# What is asked:
Across the entries, how many lines have the string "transform" in them? Reply with only a number.

[start Task input]

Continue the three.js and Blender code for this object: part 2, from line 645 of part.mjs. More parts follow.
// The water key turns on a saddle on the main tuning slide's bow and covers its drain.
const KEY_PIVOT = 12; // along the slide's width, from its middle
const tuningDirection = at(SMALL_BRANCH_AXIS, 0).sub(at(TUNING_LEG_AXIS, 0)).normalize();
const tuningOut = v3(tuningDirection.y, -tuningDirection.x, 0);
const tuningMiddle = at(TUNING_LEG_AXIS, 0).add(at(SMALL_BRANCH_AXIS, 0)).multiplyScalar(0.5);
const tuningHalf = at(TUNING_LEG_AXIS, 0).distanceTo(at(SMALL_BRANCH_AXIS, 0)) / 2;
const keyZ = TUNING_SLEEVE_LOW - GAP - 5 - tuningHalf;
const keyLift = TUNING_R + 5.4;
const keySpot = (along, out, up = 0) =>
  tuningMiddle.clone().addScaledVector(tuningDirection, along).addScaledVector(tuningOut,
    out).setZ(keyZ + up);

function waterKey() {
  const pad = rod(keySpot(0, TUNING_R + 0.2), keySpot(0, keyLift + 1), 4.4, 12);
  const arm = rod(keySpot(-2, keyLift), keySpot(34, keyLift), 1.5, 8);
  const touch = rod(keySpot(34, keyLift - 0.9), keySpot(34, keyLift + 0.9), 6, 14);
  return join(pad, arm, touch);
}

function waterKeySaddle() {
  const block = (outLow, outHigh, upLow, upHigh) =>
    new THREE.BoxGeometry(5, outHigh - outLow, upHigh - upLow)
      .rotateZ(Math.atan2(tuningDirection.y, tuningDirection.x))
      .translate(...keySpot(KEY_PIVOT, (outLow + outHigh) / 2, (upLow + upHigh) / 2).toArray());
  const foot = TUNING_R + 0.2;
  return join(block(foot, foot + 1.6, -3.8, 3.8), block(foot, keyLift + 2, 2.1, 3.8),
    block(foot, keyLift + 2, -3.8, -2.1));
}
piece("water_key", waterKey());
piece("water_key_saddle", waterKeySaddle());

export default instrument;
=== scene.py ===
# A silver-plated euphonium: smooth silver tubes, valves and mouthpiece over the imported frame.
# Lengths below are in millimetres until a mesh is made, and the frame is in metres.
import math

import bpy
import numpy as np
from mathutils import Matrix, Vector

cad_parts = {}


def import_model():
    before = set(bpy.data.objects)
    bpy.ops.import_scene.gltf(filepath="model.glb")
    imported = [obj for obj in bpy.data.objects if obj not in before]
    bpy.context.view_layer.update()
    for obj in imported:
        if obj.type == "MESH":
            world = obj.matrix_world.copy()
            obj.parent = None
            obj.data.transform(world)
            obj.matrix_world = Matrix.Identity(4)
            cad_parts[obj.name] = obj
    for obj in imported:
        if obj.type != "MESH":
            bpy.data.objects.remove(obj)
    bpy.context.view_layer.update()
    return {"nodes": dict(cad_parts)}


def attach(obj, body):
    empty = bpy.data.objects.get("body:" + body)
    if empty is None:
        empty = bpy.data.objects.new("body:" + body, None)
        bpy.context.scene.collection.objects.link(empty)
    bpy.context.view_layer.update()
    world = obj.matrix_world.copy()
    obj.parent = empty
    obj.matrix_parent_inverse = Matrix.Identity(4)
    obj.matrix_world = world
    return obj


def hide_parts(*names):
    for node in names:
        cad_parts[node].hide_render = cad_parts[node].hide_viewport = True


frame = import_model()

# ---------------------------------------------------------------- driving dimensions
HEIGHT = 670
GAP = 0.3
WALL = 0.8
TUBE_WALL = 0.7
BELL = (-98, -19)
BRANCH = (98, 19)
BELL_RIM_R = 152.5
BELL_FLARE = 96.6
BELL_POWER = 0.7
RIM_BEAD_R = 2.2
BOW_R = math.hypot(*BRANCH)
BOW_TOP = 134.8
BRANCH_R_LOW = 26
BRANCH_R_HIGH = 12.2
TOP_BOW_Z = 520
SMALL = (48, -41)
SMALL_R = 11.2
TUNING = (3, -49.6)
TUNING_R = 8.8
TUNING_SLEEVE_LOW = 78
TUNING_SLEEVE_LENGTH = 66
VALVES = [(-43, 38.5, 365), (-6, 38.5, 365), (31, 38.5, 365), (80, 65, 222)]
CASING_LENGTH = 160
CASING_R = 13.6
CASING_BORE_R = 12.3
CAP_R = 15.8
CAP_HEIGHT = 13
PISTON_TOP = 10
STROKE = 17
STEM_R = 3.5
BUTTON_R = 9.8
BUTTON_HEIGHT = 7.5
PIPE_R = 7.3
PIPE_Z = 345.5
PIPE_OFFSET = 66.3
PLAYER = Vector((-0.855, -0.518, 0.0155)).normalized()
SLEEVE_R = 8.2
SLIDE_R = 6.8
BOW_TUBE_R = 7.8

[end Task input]
[start Task input]

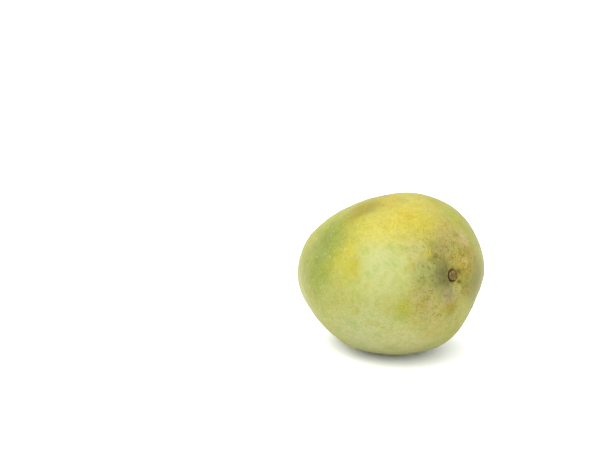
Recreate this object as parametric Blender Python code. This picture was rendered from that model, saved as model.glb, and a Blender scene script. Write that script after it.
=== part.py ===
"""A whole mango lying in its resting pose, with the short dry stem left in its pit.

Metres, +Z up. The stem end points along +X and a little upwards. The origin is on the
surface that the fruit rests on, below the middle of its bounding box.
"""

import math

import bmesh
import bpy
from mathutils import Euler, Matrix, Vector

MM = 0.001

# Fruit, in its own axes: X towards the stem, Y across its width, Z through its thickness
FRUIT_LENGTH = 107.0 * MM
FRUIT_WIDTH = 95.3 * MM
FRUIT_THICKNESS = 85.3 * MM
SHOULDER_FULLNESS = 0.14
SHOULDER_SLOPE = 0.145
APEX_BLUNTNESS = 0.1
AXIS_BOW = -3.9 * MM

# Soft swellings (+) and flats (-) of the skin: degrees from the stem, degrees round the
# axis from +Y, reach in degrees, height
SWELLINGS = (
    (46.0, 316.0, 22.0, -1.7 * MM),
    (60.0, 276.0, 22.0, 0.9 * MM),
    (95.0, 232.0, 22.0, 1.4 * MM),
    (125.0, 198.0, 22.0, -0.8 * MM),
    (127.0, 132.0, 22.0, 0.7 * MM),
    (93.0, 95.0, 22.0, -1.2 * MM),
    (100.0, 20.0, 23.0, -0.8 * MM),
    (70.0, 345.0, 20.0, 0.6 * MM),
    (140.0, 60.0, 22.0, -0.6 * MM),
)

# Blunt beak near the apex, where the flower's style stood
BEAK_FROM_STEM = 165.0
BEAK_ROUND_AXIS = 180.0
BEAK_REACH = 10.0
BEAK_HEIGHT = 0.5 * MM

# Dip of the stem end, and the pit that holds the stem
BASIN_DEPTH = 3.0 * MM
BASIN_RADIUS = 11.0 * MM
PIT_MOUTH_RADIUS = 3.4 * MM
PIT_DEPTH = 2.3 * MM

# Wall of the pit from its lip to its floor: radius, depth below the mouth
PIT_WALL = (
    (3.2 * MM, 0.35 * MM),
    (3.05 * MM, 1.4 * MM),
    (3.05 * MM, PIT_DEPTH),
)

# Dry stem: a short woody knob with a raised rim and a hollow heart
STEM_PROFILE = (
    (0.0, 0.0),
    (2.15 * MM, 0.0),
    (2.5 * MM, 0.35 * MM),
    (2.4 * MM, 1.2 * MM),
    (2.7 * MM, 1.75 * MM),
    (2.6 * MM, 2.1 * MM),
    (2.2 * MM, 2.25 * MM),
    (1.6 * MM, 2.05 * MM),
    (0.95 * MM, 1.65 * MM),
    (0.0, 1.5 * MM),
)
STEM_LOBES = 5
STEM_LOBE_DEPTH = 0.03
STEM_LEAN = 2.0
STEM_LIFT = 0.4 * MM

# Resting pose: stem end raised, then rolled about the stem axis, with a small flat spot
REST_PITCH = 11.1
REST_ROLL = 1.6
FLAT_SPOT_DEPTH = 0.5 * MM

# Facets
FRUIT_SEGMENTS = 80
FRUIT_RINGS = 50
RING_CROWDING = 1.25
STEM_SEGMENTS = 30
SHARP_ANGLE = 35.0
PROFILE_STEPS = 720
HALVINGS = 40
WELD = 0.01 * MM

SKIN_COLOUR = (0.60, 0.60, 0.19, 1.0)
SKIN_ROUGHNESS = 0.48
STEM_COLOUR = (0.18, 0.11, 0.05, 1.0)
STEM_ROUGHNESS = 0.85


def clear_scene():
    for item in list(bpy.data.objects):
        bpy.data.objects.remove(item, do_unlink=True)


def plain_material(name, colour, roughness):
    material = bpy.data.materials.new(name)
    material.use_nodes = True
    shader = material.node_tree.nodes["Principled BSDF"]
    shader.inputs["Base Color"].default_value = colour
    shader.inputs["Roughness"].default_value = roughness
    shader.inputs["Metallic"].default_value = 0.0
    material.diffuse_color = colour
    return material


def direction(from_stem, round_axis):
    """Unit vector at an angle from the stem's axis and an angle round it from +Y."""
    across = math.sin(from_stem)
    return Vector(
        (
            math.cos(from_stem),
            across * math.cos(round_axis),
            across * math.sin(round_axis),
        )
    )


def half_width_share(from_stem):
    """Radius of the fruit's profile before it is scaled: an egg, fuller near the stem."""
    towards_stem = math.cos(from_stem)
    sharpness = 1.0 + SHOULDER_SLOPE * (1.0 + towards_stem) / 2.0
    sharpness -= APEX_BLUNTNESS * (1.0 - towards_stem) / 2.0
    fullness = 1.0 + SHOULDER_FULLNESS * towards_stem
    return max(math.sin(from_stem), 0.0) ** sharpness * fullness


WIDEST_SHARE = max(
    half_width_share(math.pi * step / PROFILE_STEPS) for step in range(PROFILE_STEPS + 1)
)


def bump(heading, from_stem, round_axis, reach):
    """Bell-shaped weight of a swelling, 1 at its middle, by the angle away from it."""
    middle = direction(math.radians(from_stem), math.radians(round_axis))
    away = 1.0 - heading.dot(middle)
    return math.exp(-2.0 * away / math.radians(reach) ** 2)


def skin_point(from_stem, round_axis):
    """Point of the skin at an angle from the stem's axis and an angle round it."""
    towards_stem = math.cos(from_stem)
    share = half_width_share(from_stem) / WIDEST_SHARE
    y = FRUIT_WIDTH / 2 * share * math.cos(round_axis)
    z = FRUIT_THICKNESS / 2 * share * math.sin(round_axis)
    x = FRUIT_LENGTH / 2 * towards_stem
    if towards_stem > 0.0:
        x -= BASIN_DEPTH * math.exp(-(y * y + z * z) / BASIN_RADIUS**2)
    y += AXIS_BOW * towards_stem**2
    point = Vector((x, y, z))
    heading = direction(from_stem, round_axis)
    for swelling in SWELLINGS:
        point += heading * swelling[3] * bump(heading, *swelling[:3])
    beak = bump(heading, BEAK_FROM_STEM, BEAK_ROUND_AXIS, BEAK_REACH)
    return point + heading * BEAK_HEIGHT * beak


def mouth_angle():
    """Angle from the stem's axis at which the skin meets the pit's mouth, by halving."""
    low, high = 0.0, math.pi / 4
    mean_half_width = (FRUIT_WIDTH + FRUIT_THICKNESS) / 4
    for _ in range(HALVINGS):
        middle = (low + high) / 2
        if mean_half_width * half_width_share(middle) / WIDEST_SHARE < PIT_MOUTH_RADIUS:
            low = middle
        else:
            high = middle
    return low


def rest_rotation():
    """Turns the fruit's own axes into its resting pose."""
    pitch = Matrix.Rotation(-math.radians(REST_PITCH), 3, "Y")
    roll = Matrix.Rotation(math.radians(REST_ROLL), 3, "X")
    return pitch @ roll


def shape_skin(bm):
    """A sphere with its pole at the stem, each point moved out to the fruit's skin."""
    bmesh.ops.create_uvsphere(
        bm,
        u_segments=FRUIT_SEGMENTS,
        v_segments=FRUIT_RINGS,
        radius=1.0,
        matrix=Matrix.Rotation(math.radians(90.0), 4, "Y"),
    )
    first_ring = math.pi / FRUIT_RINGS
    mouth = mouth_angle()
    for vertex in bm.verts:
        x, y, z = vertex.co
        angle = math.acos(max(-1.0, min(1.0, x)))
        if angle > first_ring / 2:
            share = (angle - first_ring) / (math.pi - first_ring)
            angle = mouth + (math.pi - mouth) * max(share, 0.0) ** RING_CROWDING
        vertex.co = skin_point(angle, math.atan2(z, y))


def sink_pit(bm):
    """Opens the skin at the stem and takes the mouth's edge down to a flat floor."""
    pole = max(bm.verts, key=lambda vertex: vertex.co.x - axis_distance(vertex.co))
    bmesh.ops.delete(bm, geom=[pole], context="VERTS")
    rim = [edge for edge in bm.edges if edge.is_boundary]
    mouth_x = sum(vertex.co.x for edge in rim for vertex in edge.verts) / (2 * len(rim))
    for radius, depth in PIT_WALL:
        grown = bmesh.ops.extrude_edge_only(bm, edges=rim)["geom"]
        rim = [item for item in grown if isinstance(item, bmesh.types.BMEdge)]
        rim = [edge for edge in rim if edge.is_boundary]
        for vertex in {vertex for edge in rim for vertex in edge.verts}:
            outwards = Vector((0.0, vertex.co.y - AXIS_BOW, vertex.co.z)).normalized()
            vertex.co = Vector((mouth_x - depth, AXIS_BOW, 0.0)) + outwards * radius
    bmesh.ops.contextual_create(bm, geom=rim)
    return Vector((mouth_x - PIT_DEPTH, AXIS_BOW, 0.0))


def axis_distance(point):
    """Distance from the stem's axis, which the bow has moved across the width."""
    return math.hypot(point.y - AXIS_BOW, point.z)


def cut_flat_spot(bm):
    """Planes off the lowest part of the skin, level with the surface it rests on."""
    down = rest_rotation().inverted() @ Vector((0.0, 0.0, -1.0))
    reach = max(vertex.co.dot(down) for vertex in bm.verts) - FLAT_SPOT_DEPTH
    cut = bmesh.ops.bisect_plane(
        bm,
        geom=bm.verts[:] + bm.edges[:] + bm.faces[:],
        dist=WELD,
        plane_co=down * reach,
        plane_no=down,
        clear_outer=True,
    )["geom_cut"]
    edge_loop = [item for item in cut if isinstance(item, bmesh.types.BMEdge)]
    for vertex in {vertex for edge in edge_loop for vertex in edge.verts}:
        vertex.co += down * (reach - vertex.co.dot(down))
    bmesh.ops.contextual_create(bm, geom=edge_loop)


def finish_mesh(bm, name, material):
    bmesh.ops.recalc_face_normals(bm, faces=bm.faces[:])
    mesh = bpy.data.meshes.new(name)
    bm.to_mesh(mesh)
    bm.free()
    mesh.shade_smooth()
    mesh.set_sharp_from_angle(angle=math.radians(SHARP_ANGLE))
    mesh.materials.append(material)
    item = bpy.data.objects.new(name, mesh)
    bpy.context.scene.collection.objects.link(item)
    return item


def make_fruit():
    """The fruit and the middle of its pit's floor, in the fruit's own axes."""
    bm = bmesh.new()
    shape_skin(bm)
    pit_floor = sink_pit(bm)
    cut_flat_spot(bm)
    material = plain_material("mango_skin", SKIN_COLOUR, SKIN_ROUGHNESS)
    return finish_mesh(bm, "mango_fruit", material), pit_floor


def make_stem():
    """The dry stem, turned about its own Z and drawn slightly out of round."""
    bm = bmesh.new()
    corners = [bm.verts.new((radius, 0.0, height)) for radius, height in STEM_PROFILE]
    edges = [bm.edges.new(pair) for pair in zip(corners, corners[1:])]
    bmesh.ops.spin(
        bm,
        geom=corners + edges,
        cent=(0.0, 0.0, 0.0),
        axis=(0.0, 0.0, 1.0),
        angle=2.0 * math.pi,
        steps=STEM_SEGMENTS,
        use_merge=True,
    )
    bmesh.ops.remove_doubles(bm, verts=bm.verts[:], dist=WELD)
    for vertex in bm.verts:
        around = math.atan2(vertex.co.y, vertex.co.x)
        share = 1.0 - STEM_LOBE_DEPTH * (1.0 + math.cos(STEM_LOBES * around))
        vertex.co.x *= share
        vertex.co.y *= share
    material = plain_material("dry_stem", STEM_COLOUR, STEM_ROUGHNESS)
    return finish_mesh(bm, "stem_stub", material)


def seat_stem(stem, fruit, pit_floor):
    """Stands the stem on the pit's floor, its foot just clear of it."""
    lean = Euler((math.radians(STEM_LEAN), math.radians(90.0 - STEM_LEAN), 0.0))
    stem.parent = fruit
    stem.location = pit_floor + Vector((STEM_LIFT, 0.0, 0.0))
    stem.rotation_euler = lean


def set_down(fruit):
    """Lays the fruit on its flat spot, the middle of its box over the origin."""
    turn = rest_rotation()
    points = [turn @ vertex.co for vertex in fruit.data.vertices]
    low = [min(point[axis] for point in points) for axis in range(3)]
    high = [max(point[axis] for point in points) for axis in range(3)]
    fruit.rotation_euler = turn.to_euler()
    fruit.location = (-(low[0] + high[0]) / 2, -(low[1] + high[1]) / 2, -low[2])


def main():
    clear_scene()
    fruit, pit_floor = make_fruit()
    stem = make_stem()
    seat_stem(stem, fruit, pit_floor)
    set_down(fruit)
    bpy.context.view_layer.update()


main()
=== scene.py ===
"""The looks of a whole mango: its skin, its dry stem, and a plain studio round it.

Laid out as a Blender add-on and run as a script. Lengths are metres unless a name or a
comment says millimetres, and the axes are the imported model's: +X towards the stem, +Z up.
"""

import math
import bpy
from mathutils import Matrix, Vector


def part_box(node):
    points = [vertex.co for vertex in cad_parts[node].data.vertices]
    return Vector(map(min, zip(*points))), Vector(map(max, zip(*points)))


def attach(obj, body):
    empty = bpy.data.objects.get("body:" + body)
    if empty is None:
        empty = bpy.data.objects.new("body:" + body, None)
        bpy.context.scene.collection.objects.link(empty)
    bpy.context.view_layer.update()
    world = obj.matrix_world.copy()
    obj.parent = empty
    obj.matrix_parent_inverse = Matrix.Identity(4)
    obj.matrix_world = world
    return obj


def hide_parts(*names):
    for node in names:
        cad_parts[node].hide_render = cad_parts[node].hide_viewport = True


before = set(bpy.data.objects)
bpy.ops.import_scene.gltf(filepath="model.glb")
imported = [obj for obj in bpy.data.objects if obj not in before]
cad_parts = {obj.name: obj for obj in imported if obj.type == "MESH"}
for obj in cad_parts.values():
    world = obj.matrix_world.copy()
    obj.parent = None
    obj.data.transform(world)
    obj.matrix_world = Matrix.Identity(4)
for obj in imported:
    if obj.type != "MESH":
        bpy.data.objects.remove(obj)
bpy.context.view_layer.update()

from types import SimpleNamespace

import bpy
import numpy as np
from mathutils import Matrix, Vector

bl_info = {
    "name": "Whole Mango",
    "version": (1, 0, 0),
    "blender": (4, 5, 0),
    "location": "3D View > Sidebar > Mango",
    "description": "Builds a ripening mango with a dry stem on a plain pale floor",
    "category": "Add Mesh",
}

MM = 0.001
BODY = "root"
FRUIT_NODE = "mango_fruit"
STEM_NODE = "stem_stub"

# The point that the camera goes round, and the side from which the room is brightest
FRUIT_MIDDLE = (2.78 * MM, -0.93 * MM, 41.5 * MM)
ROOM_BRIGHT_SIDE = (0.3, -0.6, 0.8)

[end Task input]

# Output for this task:
2